Le 20 mars 1984, Sékou Touré rentre à Conakry fatigué de son voyage à Alger et Rabat, où il a tenté de régler le différend algéro-marocain sur le Sahara occidental, qui risque de compromettre le succès du 20e sommet de l’Organisation de l’unité africaine (OUA), lequel doit se tenir bientôt dans la capitale guinéenne. Le 22, au Palais du peuple, il clôt le Congrès des syndicats de la Communauté économique des États de l’Afrique de l’Ouest (Cedeao) en déclarant : « Je resterai syndicaliste jusqu’à ma mort. » Quelques heures plus tard, Sékou est pris de vomissements et de fortes douleurs. Le lendemain, tous ses rendez-vous sont annulés. Le soir même débarquent à Conakry des médecins que le roi Hassan II, prévenu de l’incident, a dépêchés par avion spécial depuis le Maroc. Ils constatent de sérieux problèmes cardiaques.

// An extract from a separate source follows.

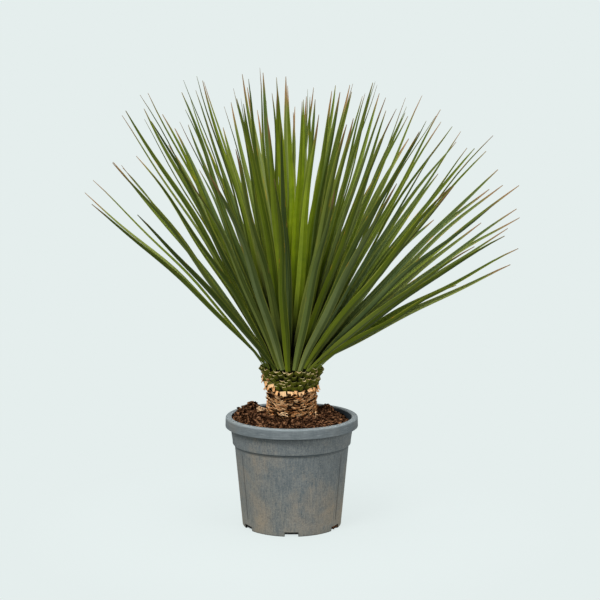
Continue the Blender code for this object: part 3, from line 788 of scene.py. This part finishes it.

Le monarque marocain alerte alors la clinique cardiologique de Cleveland, aux États-Unis, l’un des établissements les plus réputés au monde. Le 24, des cardiologues venus des États-Unis délivrent leur diagnostic : anévrisme de l’aorte. Une intervention chirurgicale est impérative. Un avion médicalisé saoudien est affrété pour emmener Sékou jusqu’à Cleveland. D’abord réticent à l’idée de quitter son pays, le chef de l’État guinéen, accompagné de quelques proches, s’envole finalement vers les États-Unis le 25 au soir.

Là-bas, dans la matinée du 26 mars, des examens confirment la gravité de l’affection. Les chirurgiens se montrent toutefois optimistes. Dans l’après-midi, soit quatre jours après le malaise de Sékou, ils entament une délicate opération. Mais au bout de quatre heures, le cur lâche et tous les efforts pour ranimer le patient restent vains. À 15 h 23, heure locale, 22 h 23, heure de Conakry, le décès est constaté. Le Premier ministre, Lansana Béavogui, est informé avant minuit. La Guinée et le monde entier apprennent la nouvelle au petit matin.

Le 28 mars, la dépouille arrive par avion spécial à Conakry. Le cercueil est exposé pendant deux jours au Palais du peuple, où la population se presse pour lui rendre un dernier hommage. Le 30, un rassemblement est organisé en son honneur au Stade du 28-Septembre. Puis, en présence de nombreux chefs d’État et personnalités, a lieu l’inhumation au mausolée de Camayenne, aux côtés des restes de Samory Touré, le célèbre adversaire de l’armée coloniale française, d’Alpha Yaya, l’ancien roi du Labé, et de bien d’autres héros de l’histoire guinéenne. Pendant ce temps, des rumeurs fantaisistes commencent à courir : le corps de Sékou ne repose pas dans le cercueil mais aurait été emmené au Maroc ou en Arabie saoudite

Conformément à la Constitution, Lansana Béavogui assume la direction du pays, où un deuil national de quarante jours a été décrété. À Conakry, il se dit que le bureau politique du Parti démocratique de Guinée (PDG) est en proie aux plus vives dissensions. L’armée, menée par le colonel Lansana Conté, s’impatiente. Et finit par prendre le pouvoir dans la nuit du 2 au 3 avril, formant un Comité militaire de redressement national. Les proches de Sékou et les anciens dignitaires sont emprisonnés à Kindia (dans l’ouest du pays), les prisonniers politiques détenus au camp Boiro sont libérés, les institutions du Parti-État sont dissoutes, la population crie son espoir d’un avenir prometteur et des exilés reviennent au pays. La proclamation de la IIe République balaie définitivement l’ère Sékou Touré.

Avec le PDG, le grand Sily (« éléphant ») a dominé la vie politique du pays pendant plus de trente ans, dont vingt-six à la tête de l’État. Les élans enthousiastes de celui qui obtint pacifiquement l’indépendance du pays, le 2 octobre 1958, et qui contribua à l’unité du continent, sont vite oubliés. En quelques heures, sa Révolution, qu’il a su maintenir par une implacable répression de complots réels – et parfois supposés -, n’est plus qu’un vieux souvenir.